While the Fifth Circuit’s decision has clarified and simplified the process of determining the choice of law, the impact upon vessel operators is one that is considerably less straightforward. The decision in Grand Isle will place a heavy burden on crew boat operators who will no longer be able to rely on a common practice of simply agreeing upon an MSA which contains accepted and ubiquitous indemnity language.

 

If a casualty involves an individual who was going to or was involved in work on an offshore platform then the OCSLA choice of law provision will inevitably be triggered. Owners will no longer be able to rely on the assumption that for example, a personal injury lawsuit brought against them would be governed by federal maritime law.

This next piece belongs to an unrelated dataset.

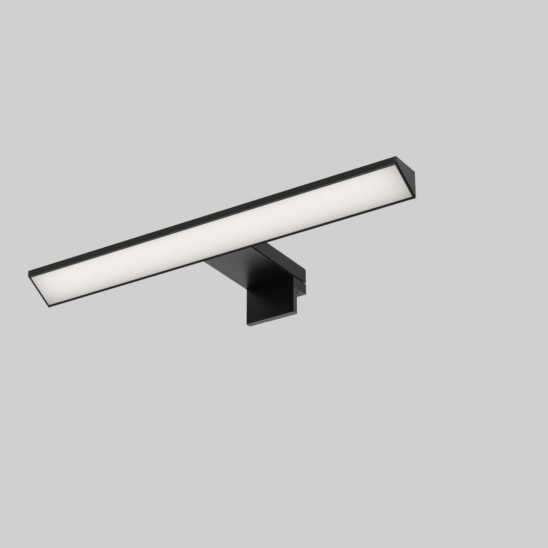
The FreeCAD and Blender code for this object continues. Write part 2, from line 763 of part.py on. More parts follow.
def make_bracket():
    """Floor plate, front plate, block over the glass, rear leg, flange and screw posts in one casting."""
    body = new_body("bracket")
    side = sketch_on(body, "YZ_Plane")
    draw_outline(
        side,
        [
            ("bar_rear", "arm_under"),
            ("front_face", "arm_under"),
            ("front_face", "front_bottom"),
            ("front_back", "front_bottom"),
            ("front_back", "roof_pad_thick"),
            ("arm_rear", "roof_pad_thick"),
            ("arm_rear", SEAM),
            ("bar_rear", SEAM),
        ],
    )
    pad(body, side, "arm_width", symmetric=True)
    inside_width = "arm_width - 2 * (shell + shell_play)"
    add_block(body, ("bar_rear", f"{REAR_WALL} - shell_play"), (SEAM, FLOOR), inside_width)
    add_block(body, ("bar_rear", "bar_rear + flange_thick"), (FLOOR, "flange_top"), "flange_width")
    add_block(body, ("leg_face", "arm_rear"), ("leg_bottom", "roof_pad_thick"), "leg_width")

    posts = sketch_on(body, "XY_Plane", FLOOR)
    for way in SIDES:
        across = centred(f"{way} * casing_screw_side", "2 * post_half")
        draw_rectangle(posts, across, ("post_front", f"{REAR_WALL} - shell_play"))
    pad(body, posts, f"post_top - {FLOOR}")
    clamp_posts = sketch_on(body, "XY_Plane", FLOOR)
    for near_x, far_x in (("clamp_inner", "clamp_outer"), ("-clamp_outer", "-clamp_inner")):
        draw_rectangle(clamp_posts, (near_x, far_x), ("clamp_front", "clamp_back"))
    pad(body, clamp_posts, f"clamp_seat - {FLOOR}")

    recess = sketch_on(body, "XZ_Plane", "-front_back")
    draw_rectangle(recess, ("-pad_side", "pad_side"), ("pad_low", "pad_high"))
    pocket(body, recess, "pad_recess", backwards=True)
    thread = sketch_on(body, "XZ_Plane", "-arm_rear")
    draw_circle(thread, ("0", "screw_height"), "screw_radius + thread_play")
    pocket(body, thread, "arm_rear - leg_face + cut_margin", backwards=True)
    flange_holes = sketch_on(body, "XZ_Plane", "-(bar_rear + flange_thick)")
    for way in SIDES:
        draw_circle(flange_holes, (f"{way} * bar_screw_side", "bar_screw_height"), "shank_clear")
        draw_circle(flange_holes, (f"{way} * lead_side", "bar_bottom + lead_height"), "grommet_flange")
    pocket(body, flange_holes, "flange_thick", backwards=True)
    post_holes = sketch_on(body, "XZ_Plane", f"-({REAR_WALL} - shell_play)")
    for way in SIDES:
        draw_circle(post_holes, (f"{way} * casing_screw_side", "casing_screw_height"), "shank_hole")
    pocket(body, post_holes, "casing_screw_length - shell_top + cut_margin", backwards=True)
    clamp_holes = sketch_on(body, "XY_Plane", "clamp_seat")
    for way in SIDES:
        draw_circle(clamp_holes, (f"{way} * clamp_screw_side", CLAMP_MIDDLE), "small_hole")
    pocket(body, clamp_holes, "clamp_hole_depth")
    dress(body, "Fillet", "front_round", on_front_plate_edge)
    return body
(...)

Instead, claims will be governed by the law of the adjacent state and remedies that may not have been otherwise available may be pursued.

 

Seacor had no contractual relationship with Grand Isle in the underlying case; their contract was with BP and they were forced to rely upon this contract to attempt to obtain imdenification and insurance coverage. If the contract containing the indemnity clause constitutes a maritime contract, maritime law will however apply of its own force and the second prong of the PLT test will not be met. The law of the adjacent state will not become surrogate federal law. This being the case, the indemnity provision should be secure. In the writer’s opinion, had Seacor’s contract been in place with Grand Isle, the focus of the contract would have been maritime transportation and under federal maritme law, Grand Isle would have been required to provide Seacor with defence and indemnity.